En octobre 1964, à un détour de la route Tit-Mellil à Sidi-Larbi, je suis tombé sur deux de mes élèves de 5e du Lycée Moulay-Aballah. Stupeur, ces garçons dont j'ai perdu la trace et oublié le nom habitaient tout près et connaissaient la vallée comme leur poche. Jamais je n'ai eu meilleur guide ni meilleurs ambassadeurs dans les villages que nous avons visité ensemble, où toutes les portes se sont ouvertes : la fierté de m'aider mais aussi l'absolue discrétion au lycée où ma dernière année a vu des élèves attentifs et fiers de leur prof. J'ai pu camper en toute sécurité près des villages.

Ces garçons faisaient plus de 20 km en vélo pour aller au lycée, habitaient comme ils pouvaient à Casablance en semaine et étaient fidèles au rendez-vous du samedi après-midi ou du dimanche matin. Quand j'étais empêché de changer les papiers de mes enregistreurs à la station du barrage et de mesure la hauteur d'eau du bac Colorado, ils le faisaient pour moi.
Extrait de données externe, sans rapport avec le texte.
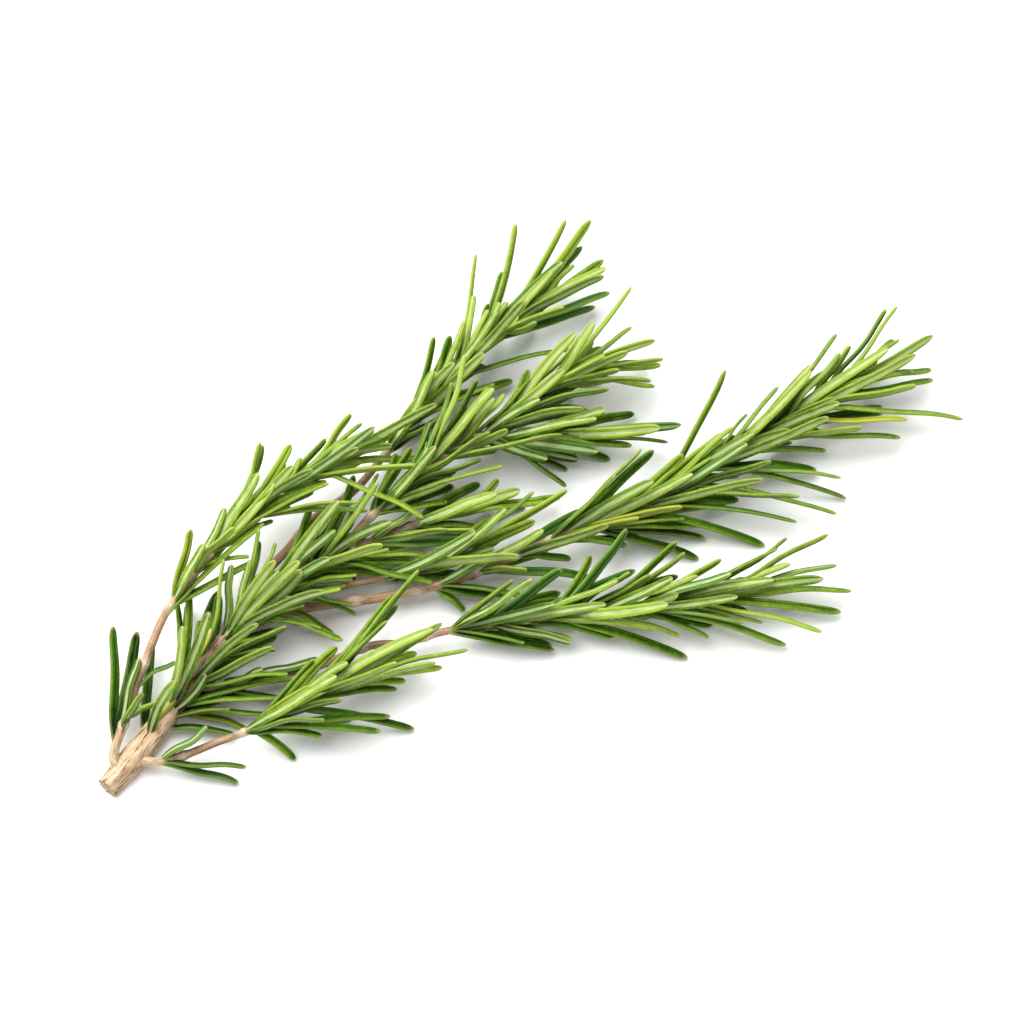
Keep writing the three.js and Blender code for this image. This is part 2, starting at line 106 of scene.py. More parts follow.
shoots = {
    "woody_stem": [{
        "route": [
            (-98.5, -73, 2.3), (-91, -64, 2.7), (-83, -53, 4.4), (-75, -42, 6.5), (-66.5, -32, 8),
            (-55, -22, 9), (-44, -17, 9.5), (-35, -12.5, 9.5), (-25, -8, 9), (-15, -4.5, 8.5),
        ],
        "radius": [2.5, 3.2, 2.5, 2, 1.8, 1.6, 1.4, 1.2, 1, 0.9],
        "from": 16, "gap": 7, "open": (36, 18), "seed": 3, "fill": (24, 74),
        "leaves": [
            (-87, -74.5, -37, 12), (-73, -59, -23, 14), (-65.5, -46, -12.5, 13.5), (-80, -80, -26, 9.5),
            (-80.5, -83.5, -26.5, 8.5), (-77, -73, -31, 10), (-74, -59, -33, 2.5), (-84.5, -70, -55.5, 8),
            (-84, -59, -55, 3), (-83.5, -66, -58, 1.5), (-86, -69, -59.5, 2.5), (-37, -20, -12, 12.5),
            (-38, -14, -11, 5), (-21, 6.5, 0, 5), (-24, -3, -0.5, 10), (-71, -53, -31, 12),
            (-74, -58.5, -35.5, 9), (-77, -57, -37, 13.5), (-75, -59.5, -41.5, 10.5), (-80, -56.5, -48, 11),
            (-82, -55, -47, 6.5), (-84, -75.5, -48, 11), (-82.5, -54, -52, 5.5), (-79, -77.5, -33, 8),
            (-76, -66.5, -28.5, 6), (-64, -43.5, -25.5, 11), (-58, -42, -23, 8.5), (-69, -63.5, -15, 14),
            (-66, -60, -15.5, 13), (-60, -52, -5, 10), (-57, -47.5, -4, 8.5), (-52, -42, 4.5, 7.5),
            (-50, -33, -11, 10.5), (-47, -23.5, -24, 9), (-43, -20.5, -16, 6.5), (-33, -13.5, -12, 10.5),
            (-59, -41, -31, 6.5), (-60, -41.5, -30.5, 9), (-66, -49, -37, 12), (-62, -46.5, -35, 4.5),
            (-66, -44, -40, 6),
        ],
    }],
    "left_shoot": [{
        "route": [
            (-96.6, -65.2, 5), (-94, -57, 6.5), (-92, -50, 8), (-90, -45, 9.5), (-85, -33, 12.5),
            (-79, -25, 14.5), (-72, -15.5, 16), (-64, -7.5, 16.5), (-55, -1, 16), (-45, 5.5, 15),
        ],
        "radius": [1.1, 0.9, 0.6],
        "from": 38, "gap": 8, "open": (22, 11), "seed": 7, "fill": (52, 200),
        "leaves": [
            (-96.1, -97.5, -34.5, 8), (-96, -92, -35, 6), (-95.5, -91, -44, 11), (-95, -90, -52, 9),
            (-94, -87.5, -54.5, 9), (-92, -82.5, -45.5, 11), (-85.5, -62.5, -12.5, 19), (-84, -65, -20, 12),
            (-77, -66, -19.5, 15.5), (-55, -26.5, 2, 18), (-72, -47.5, -3, 19), (-68, -41, -8, 19),
            (-51, -25.5, -10, 14.5), (-70, -56, 1, 20), (-60, -40, 13.5, 17), (-54, -22.5, 19.5, 15),
            (-52, -32, 13.5, 13), (-50, -33, 8, 16.5), (-62, -54, 3.5, 19), (-68, -38.5, -8, 13),
        ],
    }],
    "top_shoot": [{
        "route": [
            (-66.9, -27.9, 8), (-63, -21, 6.5), (-57, -13, 5), (-51, -5, 4.5), (-42, 2, 4.5),
            (-35.5, 10.5, 4.5), (-30, 18, 5), (-25, 23.5, 6), (-19, 30, 7), (-13.5, 37.5, 8), (-8, 41, 8.5),
            (-2.5, 45, 9),
        ],
        "radius": [1.1, 0.9, 0.6],
        "from": 60, "gap": 8, "open": (22, 11), "seed": 11, "fill": (52, 104),
        "leaves": [
            (-19, -13.5, 61, 12), (-18, -14, 49, 13.5), (-17, -10.5, 48.5, 10), (-12, -4, 68.5, 13),
            (-8, 8, 69.5, 13), (-5, 14, 71, 10), (-8, 12, 65.5, 7), (-6, 17, 60, 10.5), (-10, 17.5, 56, 14),
            (-7, 18.5, 52.5, 8), (-11, 15, 52, 1.5), (-11, 1, 43, 11), (-19, 11, 38, 7),
            (-27, -19.5, 40.5, 9), (-12, -6, 47.5, 13), (-66.5, -64, -13.5, 11), (-3, 10, 58, 12),
            (-4, 7.5, 60, 8),
        ],
    }],
    "centre_shoot": [{
        "route": [
            (-42, -13.2, 10.3), (-38, -8, 11), (-32, -3, 11.5), (-26.5, 3.5, 11.5), (-19.5, 9, 11.5),
            (-12.5, 13, 11), (-7, 17, 11), (1, 24, 11), (8, 28.5, 11), (13.5, 31, 11),
        ],
        "radius": [1, 0.8, 0.6],
        "from": 12, "gap": 8, "open": (24, 12), "seed": 19, "fill": (8, 66),
        "leaves": [
            (-27, -19, 23.5, 17), (-26, -13, 27, 13), (-23, -10.5, 23.5, 15.5), (-19, -9, 20, 17),
            (-31, -24, 15, 14), (-33, -7, 3.5, 14.5), (-26, 7, 12, 14), (-10, 12, 18, 15.5),
            (-5, 11.5, 38.5, 13), (3, 23.5, 41, 12.5), (4, 29, 36.5, 14.5), (1, 22.5, 32.5, 16.5),
            (8, 31, 33, 11.5), (5, 28, 27, 12), (0, 20.5, 28.5, 15), (6, 29, 27.5, 8), (-6, 18, 23, 16),
            (7, 30.5, 33.5, 7.5), (-29, -24.5, 10.5, 13), (-29, -19.5, 13, 13), (-25, -13.5, 18, 14),
            (-21, -11.5, 19, 10.5), (-38, -32, 8.5, 11), (-37, -28.5, 9.5, 12),
        ],
    }, {
        "route": [
            (-12.5, 13, 11), (-5, 13, 8.5), (3, 15, 7.5), (11, 16, 7.5),
        ],
        "radius": [0.8, 0.55],
        "from": 4, "gap": 7, "open": (22, 11), "seed": 23, "fill": (4, 18),
        "leaves": [
            (-10, 15.5, 9, 11), (-12, 11, 10, 4.5), (-12.4, 3.5, 7.5, 10), (5, 35, 16, 11),
            (4, 30, 14, 13.5), (3, 27, 15.5, 7.5), (2, 32, 14.5, 4.5),
        ],
    }],
    "inner_shoot": [{
        "route": [
            (-54.9, -24.6, 7.1), (-48, -24, 5.5), (-41, -22.5, 5.5), (-33, -21, 6), (-24, -19.5, 7.5),
            (-15, -15.5, 9), (-8, -11, 9.5),
        ],
        "radius": [0.9, 0.7, 0.55],
        "from": 22, "gap": 7, "open": (22, 11), "seed": 29, "fill": (20, 40),
        "leaves": [
            (-16, 8, -2, 13), (-22, 0.5, -9, 11), (-28, -9, -16.5, 12),
        ],
    }],
    "right_shoot": [{
        "route": [
            (-62.6, -32.3, 6.6), (-55, -29, 5), (-48, -27.5, 4.5), (-37, -26, 4.5), (-21.5, -23, 6),
            (-12.5, -20, 7), (-3, -16, 8), (9, -10.5, 8.5), (18, -7.5, 8.5), (28, -3.5, 8.5),
            (39, 4.5, 8.5), (51, 12.5, 8.5), (63.5, 20.5, 9), (74.5, 28, 9), (79, 31, 9),
        ],
        "radius": [1.25, 0.9, 0.6],
        "from": 42, "gap": 9, "open": (22, 11), "seed": 31, "fill": (74, 148),
        "leaves": [
            (-13, 2.5, -13, 14.5), (-12, 3.5, -13, 3), (-21, 0, -27.5, 8), (-23, -5.5, -24, 3),
            (-23, -16, -28, 2), (-12, 13.5, -20.5, 4), (5, 25.5, 9, 12.5), (8, 28.5, 10.5, 8.5),
            (27, 45.5, 29, 14), (24, 47, 13, 16), (22, 45, 14, 10.5), (9, 37.5, 1.5, 14.5),
            (24, 54, 0.5, 13.5), (9, 35, -6, 12.5), (10, 35.5, -7.5, 9), (13, 41, -6.5, 4.5),
            (10, 40.5, -9, 1.5), (29, 62.5, -2.5, 10.5), (28, 62, -7, 6), (35, 71.5, -4, 4),
            (40, 72.5, 3.5, 8), (42, 74, 1.5, 1), (41, 67, 8, 3), (46, 69.5, 13, 3), (53, 87, 15, 6),
            (64, 102, 20.5, 4.5), (58, 88.5, 18, 9.5), (50, 77.5, 14.5, 12.5), (39, 69.5, 15.5, 16),
            (52, 72, 38.5, 14), (50, 66, 29.5, 15.5), (67, 84, 45.5, 13), (66, 95, 39.5, 11),
            (60, 90.5, 32.5, 15), (67, 95, 29.5, 7.5), (64, 90.5, 25.5, 12.5), (12, 39, -14, 0.6),
            (24, 54.5, -10.5, 0.6), (-60, -48, -34, 2), (56, 87, 38, 12), (58, 84, 34, 15),
            (46, 62, 24, 15), (33, 52, 12, 15), (30, 56, 6, 12), (18, 42, 6, 14),
        ],
    }],
    "low_right_shoot": [{
        "route": [
            (-75.1, -48.2, 4.8), (-66.5, -47, 4), (-55, -44.5, 4), (-46.5, -41.5, 4), (-38, -38, 4.5),
            (-30, -37.5, 5), (-21.5, -35, 5.5), (-12.5, -33.5, 6), (-3, -32.5, 6.5), (7, -31.5, 7),
            (17.5, -30.5, 7.5), (27.5, -29, 7.5), (37.5, -27.5, 7.5), (47.5, -25, 7.5),
        ],
        "radius": [1.15, 0.9, 0.6],
        "from": 58, "gap": 9, "open": (22, 11), "seed": 37, "fill": (58, 118),
        "leaves": [
            (-11, 17, -31, 12.5), (13, 33.5, -15, 12.5), (11, 27.5, -23, 11.5), (18, 47.5, -29.5, 13.5),
            (31, 57, -17, 13), (24, 44, -17.5, 8), (43, 69, -12, 10), (41, 71, -19, 8),
            (38, 67.5, -24.5, 12.5), (42, 74.5, -24, 4.5), (40, 72, -28.5, 2.5), (35, 67, -36.5, 9),
            (22, 49, -34, 8.5), (27, 59, -37, 2.5), (1, 28.5, -36, 9.5), (5, 36, -39.5, 1),
            (-20, 5, -38, 2), (-14, 6.5, -23.5, 4), (3, 20, -23, 9.5), (5, 22, -11, 5),
            (4, 13.5, -16.5, 6.5), (-74, -55, -51, 2.5), (-68, -49.5, -43, 8), (-72, -62.5, -45.5, 8),
            (-70, -50, -40.5, 3), (-2, 24, -18, 3), (10, 34, -20, 4), (34, 60, -20, 11), (30, 56, -25, 13),
            (24, 50, -24, 11),
        ],
    }],
    "short_shoot": [{
        "route": [
            (-87.5, -67, 4), (-80.5, -65.5, 4.5), (-73, -63, 6), (-66, -60.5, 7), (-58, -56, 8),
            (-51, -52.5, 8.5), (-43, -47.5, 9),
        ],
        "radius": [1.05, 0.8, 0.6],
        "from": 24, "gap": 8, "open": (24, 12), "seed": 41, "fill": (22, 44),
        "leaves": [
            (-55, -33, -27.5, 9.5), (-49, -26.5, -22, 12), (-50, -21, -36, 13), (-52, -23, -38.5, 15.5),
            (-48, -15, -42, 11.5), (-51, -22.5, -46, 13), (-46, -21, -45, 8), (-52, -31.5, -48.5, 3.5),
            (-62, -44, -55, 12.5), (-64, -33, -56, 5), (-56, -27.5, -57.5, 1), (-64, -35, -61.5, 9),
            (-86, -66, -68.5, 4.5), (-65, -55, -65, 0.6), (-86, -75, -60.5, 9.5), (-86.5, -68, -71, 1),
            (-47, -29.5, -47.5, 6), (-45, -27, -40, 5), (-49, -31.5, -29.5, 9),
        ],
    }],
}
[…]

Je me suis marié le 5 avril 1965 à Casablanca. Or, des évênements sanglants avaient au lieu; Je cite:

Le 21 mars, les lycéens défilent dans les rues de Casablanca, brisant les vitrines, brûlant des voitures et des bus. Le 22 mars, au second jour des affrontements, les élèves se mettent en grève. Les ouvriers et les jeunes chômeurs prennent le relais des lycéens. Les bureaux sont pillés et détruits. Fès et Rabat imitent Casablanca.
Tout cela n’est rien à côté de ce qui va se produire le lendemain. Le renvoi des lycéens de 17 ans et leur orientation obligatoire vers l’enseignement technique fait sauter la soupape de la colère. Le mardi 23 mars, c’est tout le peuple casablancais qui déferle.
Les lycéens descendent dans la rue. Ils défilent d’abord en bon ordre, criant des slogans tels que "on ne veut pas que les pauvres s’instruisent !". Des vitrines de magasins de luxe volent en éclats. La police intervient et la manifestation tourne à l’émeute. En fin d’après-midi, le peuple des bidonvilles rejoint les lycéens. Casablanca est sens dessus-dessous. Des barricades sont dressées. Les parents sont sortis dans la rue demander la libération de leurs fils incarcérés, les chômeurs pour réclamer du travail, les étudiants des bourses et d’autres crient simplement leur colère. Des combats de rues opposent manifestants et forces de l’ordre. L’événement se transforme en séisme quand la contagion gagne Settat, Khouribga, Meknès et Kénitra.
L’enseignant chercheur, Mohammed El Ayadi, alors lycéen, est descendu manifester dans l’ancienne médina de Rabat avec déjà une conscience politique aiguë : "Pour moi comme pour la majorité de mes semblables, écrit-il, il s’agissait essentiellement du premier pas vers la voie de la socialisation politique qui s’était faite d’abord dans la rue de manière très spontanée avant de prendre des formes plus conscientes et organisées en particulier à l’université en 1968". Casablanca en état de siège
(Par Abdeslam Kadiri, Casablanca 1965

La fin de l'année scolaire a éloigné bien des élèves du lycée, certains ont disparu. Je n'ai plus revu mes deux garçons et me suis éloigné de la vallée de l'Oued Mellah.